A few of the games in the package seem to be here simply as a gesture to players who suffered through them on the original console - or to pad out the title count. The completely-2D version of Virtua Fighter 2 is somewhat competent in its own right, but it's such a silly port of the original that it's hardly relevant now. Super Thunder Blade shares the same fate: who wants to play a choppy, substandard port of a 1987 arcade game? The shape-changing platformer Kid Chameleon still somehow manages to have fans, but now more than ever it's easy to see how wholly derivative of Mario it is. And Ecco Jr.? Dreary edutainment, ahoy!

Go, Gimli!Technical Pluses, Minuses

Video is mostly respectably emulated, but Digital Eclipse's usual lack of any support for these games' native resolution has once again left this writer in the lurch. They did include an option for progressive-scan, though, which will marginally help these games' appearance on HD sets. As they are, in 480i, they look swimmy, indefinite, and flickery.

Sound emulation doesn't fare much better. The music seems to be streamed off the disc to save on CPU usage, but this has caused oddities like the music in Sonic 1 and 2 not speeding up when it should. Plus, there are glitches here and there with music starting or stopping in the wrong place. Sound effects sound fine in some games and dreadful in others, but there's a general cast of inaccuracy over the whole package that will grate on you if you've played any of these games recently.

Exciting Conclusion!

Sega Genesis Collection comes off as being mostly unnecessary. Fans of Sonic and Ristar probably already own those games in previous compilations. Bonanza Bros. was in better form in Sega Classics Collection. Even Phantasy Star fans would be best advised to hold off and wait for Sega's import-only Phantasy Star Collection, as the often-pricey games have been graced with some of the most grievous sound problems in the collection. The rest of the games often go for under five dollars apiece on the used market and are more enjoyable in their original format. It's hard to recommend this collection if you're interested in it for any reason other than a quick romp down memory lane.
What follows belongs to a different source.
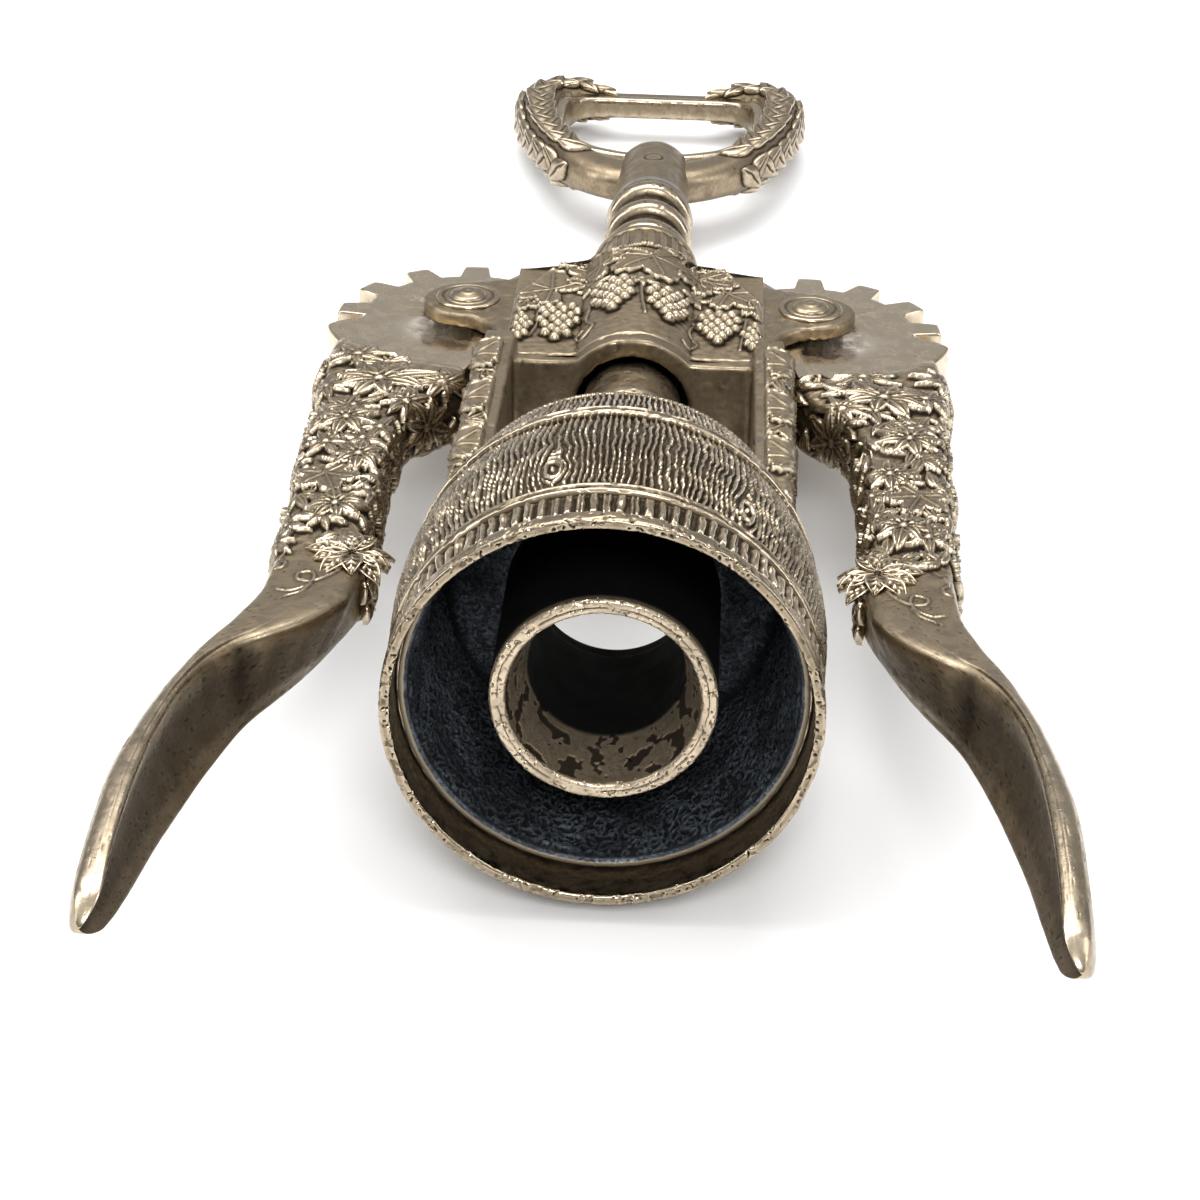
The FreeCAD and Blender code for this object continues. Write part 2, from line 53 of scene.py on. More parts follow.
JOINTS = {joint["name"]: joint for joint in frame["joints"]}
ALONG = -Vector(JOINTS["rack_slide"]["axis"]).normalized()
UPWARD = Vector(JOINTS["right_lever_swing"]["axis"]).normalized()
PIVOT_MIDDLE = (Vector(JOINTS["right_lever_swing"]["pos_m"])
                + Vector(JOINTS["left_lever_swing"]["pos_m"])) / 2
MOUTH = PIVOT_MIDDLE - ALONG * PIVOT_Y * MM
LAY_DOWN = np.array([[1.0, 0.0, 0.0], list(ALONG), list(UPWARD)]) * MM


def laid_down(points):
    """Points of the spindle frame, in millimetres, as metres of the row frame."""
    return np.asarray(points, float) @ LAY_DOWN + np.array(MOUTH)


def stood_up(points):
    """Points of the row frame, in metres, as millimetres of the spindle frame."""
    return (np.asarray(points, float) - np.array(MOUTH)) @ np.linalg.inv(LAY_DOWN)


# ---- Noise and small maths

def smooth(x, low=0.0, high=1.0):
    """Smooth step from 0 at low to 1 at high."""
    t = np.clip((np.asarray(x, float) - low) / (high - low), 0.0, 1.0)
    return t * t * (3 - 2 * t)


def between(x, low, low_full, high_full, high):
    """1 between the two full places, falling smoothly to 0 at the outer two."""
    return smooth(x, low, low_full) * smooth(-x, -high, -high_full)


def close_to(x, full, gone):
    """1 where x is within full of 0, falling smoothly to 0 where it is gone away."""
    return smooth(-np.abs(x), -gone, -full)


def lattice_hash(ix, iy, iz, seed):
    """A number from 0 to 1 for each lattice point."""
    h = (ix * 374761393 + iy * 668265263 + iz * 2147483647 + seed * 974634777) & 0xFFFFFFFF
    h = ((h ^ (h >> 13)) * 1274126177) & 0xFFFFFFFF
    h = ((h ^ (h >> 15)) * 2246822519) & 0xFFFFFFFF
    return ((h ^ (h >> 16)) & 0xFFFFFF) / float(0x1000000)


def noise(x, y, z=0.0, seed=1):
    """Gradient noise, about -1 to 1, with features one unit across."""
    x, y, z = np.broadcast_arrays(np.asarray(x, float), np.asarray(y, float), np.asarray(z, float))
    ix, iy, iz = (np.floor(c).astype(np.int64) for c in (x, y, z))
    fx, fy, fz = x - ix, y - iy, z - iz
    wx, wy, wz = (f * f * f * (f * (f * 6 - 15) + 10) for f in (fx, fy, fz))
    total = np.zeros_like(x)
    for dx in (0, 1):
        for dy in (0, 1):
            for dz in (0, 1):
                spin = lattice_hash(ix + dx, iy + dy, iz + dz, seed) * TAU
                tilt = lattice_hash(ix + dx, iy + dy, iz + dz, seed + 71) * 2 - 1
                flat = np.sqrt(1 - tilt * tilt)
                slope = (np.cos(spin) * flat * (fx - dx) + np.sin(spin) * flat * (fy - dy)
                         + tilt * (fz - dz))
                weight = ((wx if dx else 1 - wx) * (wy if dy else 1 - wy)
                          * (wz if dz else 1 - wz))
                total += weight * slope
    return total * 1.6


def ridged(x, y, z=0.0, seed=1):
    """Noise folded into thin bright ridges, 0 to 1."""
    return np.clip(1 - np.abs(noise(x, y, z, seed)) * 2.4, 0.0, 1.0)


def hermite(u, span, values, slopes, i):
    """Cubic between values i and i + 1 with the slopes given, at u from 0 to 1."""
    return ((2 * u ** 3 - 3 * u ** 2 + 1) * values[i] + (u ** 3 - 2 * u ** 2 + u) * span * slopes[i]
            + (3 * u ** 2 - 2 * u ** 3) * values[i + 1] + (u ** 3 - u ** 2) * span * slopes[i + 1])


def stepped(points, samples):
    """Smooth curve through the points given, as evenly spaced samples."""
    points = np.asarray(points, float)
    lengths = np.r_[0, np.cumsum(np.linalg.norm(np.diff(points, axis=0), axis=1))]
    slopes = np.gradient(points, lengths, axis=0)
    t = np.linspace(0, lengths[-1], samples)
    i = np.clip(np.searchsorted(lengths, t, side="right") - 1, 0, len(points) - 2)
    span = (lengths[i + 1] - lengths[i])[:, None]
    return hermite((t - lengths[i])[:, None] / span, span, points, slopes, i)


def profile(points):
    """A function that gives the second coordinate of the points from the first, smoothly."""
    xs, ys = np.array(points, float).T
    slopes = np.diff(ys) / np.diff(xs)
    tangents = np.zeros(len(xs))
    tangents[0], tangents[-1] = slopes[0], slopes[-1]
    same = slopes[:-1] * slopes[1:] > 0
    tangents[1:-1] = np.where(same, 2 * slopes[:-1] * slopes[1:]
                              / np.where(same, slopes[:-1] + slopes[1:], 1.0), 0.0)

    def value(x):
        x = np.clip(np.asarray(x, float), xs[0], xs[-1])
        i = np.clip(np.searchsorted(xs, x, side="right") - 1, 0, len(xs) - 2)
        span = xs[i + 1] - xs[i]
        return hermite((x - xs[i]) / span, span, ys, tangents, i)
    return value


# ---- Meshes

class Shell:
    """Vertices and faces that are collected and then become one object."""

    def __init__(self):
        self.points = []
        self.faces = []
        self.count = 0

    def add(self, points, faces):
        """Adds a closed block of points and face arrays, turned so that it faces outward."""
        points = np.asarray(points, float).reshape(-1, 3)
        fans = (points[f[:, (0, k, k + 1)]] for f in faces for k in range(1, f.shape[1] - 1))
        volume = sum((fan[:, 0] * np.cross(fan[:, 1], fan[:, 2])).sum() for fan in fans)
        if volume < 0:
            faces = [f[:, ::-1] for f in faces]
        self.points.append(points)
        self.faces += [np.asarray(array, np.int64) + self.count for array in faces]
        self.count += len(points)

    def tube(self, grid):
        """A closed tube from rings of points, grid[ring, place, xyz]; its ends are capped."""
        rings, around = grid.shape[:2]
        index = np.arange(around)
        after = np.roll(index, -1)
        base, total = (rings - 1) * around, rings * around
        faces = [grid_faces(rings, around, True),
                 np.stack([after, index, np.full(around, total)], 1),
                 np.stack([index + base, after + base, np.full(around, total + 1)], 1)]
        middles = [grid[0].mean(0)[None], grid[-1].mean(0)[None]]
        self.add(np.concatenate([grid.reshape(-1, 3), *middles]), faces)

    def loop(self, grid):
        """A closed ring: rings of points that meet themselves both ways."""
        rings, around = grid.shape[:2]
        self.add(grid.reshape(-1, 3), [grid_faces(rings, around, True, True)])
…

(For the sake of thoroughness, here's the full list of Genesis games included: Alex Kidd in the Enchanted Castle, Altered Beast, Comix Zone, Golden Axe I-III, Phantasy Star II-IV, Sonic the Hedgehog 1 & 2, Ecco 1, 2, and Jr., Ristar, Columns, Virtua Fighter 2, Shadow Dancer, Shinobi III, Super Thunder Blade, Bonanza Bros., Decap Attack, Kid Chameleon, Sword of Vermilion, and Vectorman 1 & 2.)